Stopping in the middle of something.
Not because you've arrived somewhere, but because for once you're not running away.
The Equator doesn't ask you to choose which side you're on.
It just asks you to be.
And that alone, today, is a courageous, counter-cultural act.
In a society that has stopped distinguishing between moral and criminal, between choice and opportunism, between dignity and visibility, where it is enough to be politically correct by putting an asterisk on a letter and you can cover any perfect stranger who has more visibility than us with manure, where war is ugly but does not hurt us, the idea of a line that does not judge but simply passes by is surprisingly reassuring.
There is no algorithm here.
There is no alignment or hashtag.
There is a latitude that asks no questions.
You cross the equator as you cross certain moments in life: without fanfare, without certificates of authenticity.
One step forward, one step back, a slightly embarrassed laugh.

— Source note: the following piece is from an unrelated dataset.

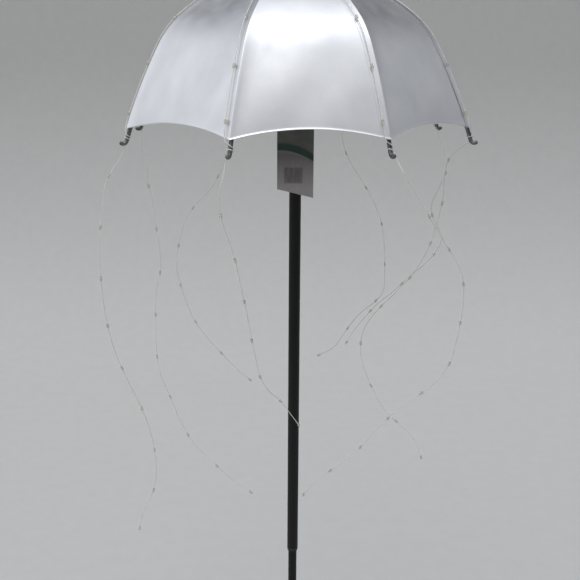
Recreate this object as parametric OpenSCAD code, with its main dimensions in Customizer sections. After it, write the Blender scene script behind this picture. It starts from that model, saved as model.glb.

And then you're gone. But something remains. A kind of internal reminder that says: look, balance is not a tightrope walker's pose, it's a daily practice. And often a failed one.
Around here, under the huge sky of Laikipia, with Mount Kenya watching everything with the air of someone who has seen too much to be surprised anymore, the concept of center ceases to be abstract.
 
It becomes physical. Dusty. Imperfect. Like real things.
The Equator doesn't save anyone, let's be clear.
It's not a miraculous line. But it suggests. It indicates.
It reminds us that we can live without always leaning to one side.
That we can cross the world with the lightness of a journey, a discovery, an unarmed curiosity.
And so every time I leave Nanyuki, leaving that imaginary line behind me, I feel like I've put something back in its place.
Not the world. No, let's not exaggerate.
But at least my inner compass.
Which, for a few meters, before going crazy again, returns to point south, vaguely resembling common sense.